I started the site because I tried to build a Di2 bike and couldn't easily find Shimano information/tutorials. Besides the dealer manuals there was only Carlton Bale's page (https://carltonbale.com/shimano-di2-everything-you-need-to-know/).
It's a great resource, but it's just one page.So yeah... I started to decipher Shimano's manuals and translate them into a bit more human readable formats... and things took off from there.
I work on the site every evening. Sometimes more than others, but the goal is to make it that 1% better every day.It took me a while to figure this out, but my goal with the site/instagram isn't to make money, and I'm not trying to turn that into my main source of income. That allows me to focus on actually helping people and I don't have to post things like "These five things Shimano doesn't want you to know!!1?1". Sure, there are some affiliate links on the site, but they're not all over the place . No ads either, and there never will be :).
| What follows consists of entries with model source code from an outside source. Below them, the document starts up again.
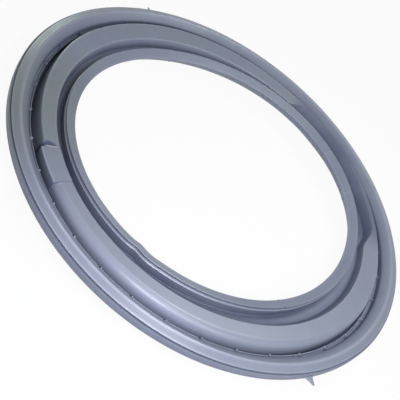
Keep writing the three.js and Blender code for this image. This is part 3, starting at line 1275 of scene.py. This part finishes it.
@dataclass
class Studio:
    """The floor, the lamps, the world and the camera at the photograph's viewing angle."""

    floor: PaleFloor = PaleFloor()
    lamps: tuple[SoftLamp, ...] = (
        SoftLamp("right", (0.31, -0.31, 0.34), 0.25, 0.6, (0.98, 1.0, 0.88)),
        SoftLamp("front", (0.1, -0.43, 0.34), 0.2, 1.4, (0.9, 0.9, 1.0)),
        SoftLamp("front_low", (0.06, -0.42, 0.12), 0.12, 0.06, (0.8, 0.8, 1.0)),
        SoftLamp("top", (0.13, 0.22, 0.49), 0.2, 0.94, (0.92, 0.97, 1.0)),
        SoftLamp("top_right", (0.13, -0.22, 0.49), 0.2, 0.4, (0.97, 1.0, 0.9)),
        SoftLamp("back_left", (-0.93, 0.72, 0.25), 0.36, 2.3, (0.84, 1.0, 0.84)),
        SoftLamp("left_low", (-0.8, -0.42, 0.2), 0.3, 0.8, (0.9, 1.0, 0.92)),
    )
    world_strength: float = 0.05
    eye: Triple = (0.00484, -0.61584, 0.50130)
    turn: Triple = (41.254, -30.730, 30.379)
    sensor: float = 36.0
    lens: float = 77.4
    clip: tuple[float, float] = (0.01, 50.0)

    def build(self) -> None:
        """Makes all of the studio."""
        self.floor.build()
        for lamp in self.lamps:
            lamp.build()
        self.light_world()
        self.place_camera()

    def light_world(self) -> None:
        """An even white sky, at full strength only where it is seen directly or mirrored."""
        world = bpy.data.worlds.new("soft_sky")
        world.use_nodes = True
        bpy.context.scene.world = world
        graph = Graph(world.node_tree)
        inputs = {"Color": WHITE, "Strength": self.world_strength}
        sky = graph.node("ShaderNodeBackground", {}, inputs).out(0)
        plain = graph.node("ShaderNodeBackground", {}, {"Color": WHITE}).out(0)
        both = graph.node("ShaderNodeMixShader", {}, {0: graph.seen(), 1: sky, 2: plain}).out(0)
        graph.node("ShaderNodeOutputWorld", {}, {"Surface": both})

    def place_camera(self) -> None:
        """The camera at the place and turn, in degrees, that the photograph's outlines gave."""
        data = bpy.data.cameras.new("photo_view")
        data.sensor_width = self.sensor
        data.lens = self.lens
        data.clip_start, data.clip_end = self.clip
        camera = bpy.data.objects.new("photo_view", data)
        camera.location = self.eye
        camera.rotation_euler = [math.radians(value) for value in self.turn]
        bpy.context.scene.collection.objects.link(camera)
        bpy.context.scene.camera = camera


def main() -> None:
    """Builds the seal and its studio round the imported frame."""
    logging.basicConfig(level=logging.INFO)
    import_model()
    bpy.context.scene.view_settings.view_transform = "Standard"
    door_seal = DoorSeal()
    door_seal.dress(door_seal.build())
    Studio().build()


if __name__ == "__main__":
    main()
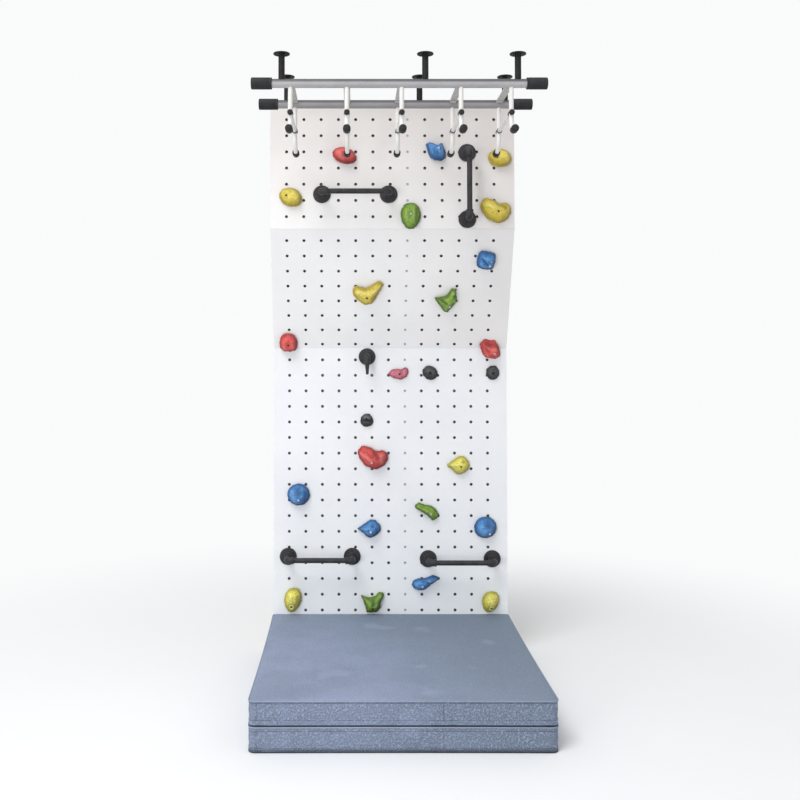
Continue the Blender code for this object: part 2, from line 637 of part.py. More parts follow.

Shimano (EU) and PRO do help out - I have some great contacts and they gave me access to their TEC platform. In the past, Shimano has sent me parts (RD-R8050/DA cassette/FC-R9100-P, rotors, etc.) and let me take home a Wilier Filante SLR with 12sp DA and their C50 wheels (for ~5-6 weeks).
I'm trying to get my hands on a 105 Di2 bike, because that'd be fun. Also interested in their e-MTB "free shift" and "auto shift", but when I visited Shimano EU last month they only had three e-MTB demo bikes - and all were out at dealers/conferences/etc.
At the moment I'm taking apart a (broken) RD-R8150, working on the Di2 'cheat sheet', and will install 12sp Ultegra on my bike next month.
Hi! Ask me anything :)
(and Hi Swedeee! I've seen you before, but don't remember where:)) -
It shouldn’t… I went three months without charging (also not a whole lot of riding, but it should hardly lose any charge).
First thing I’d do is fully charge the battery, then disconnect it (be sure to place a dummy plug in the middle port!) and then check the battery charge level in 2-3 days. If it’s not still at 95-100%, the battery is probably faulty (warranty).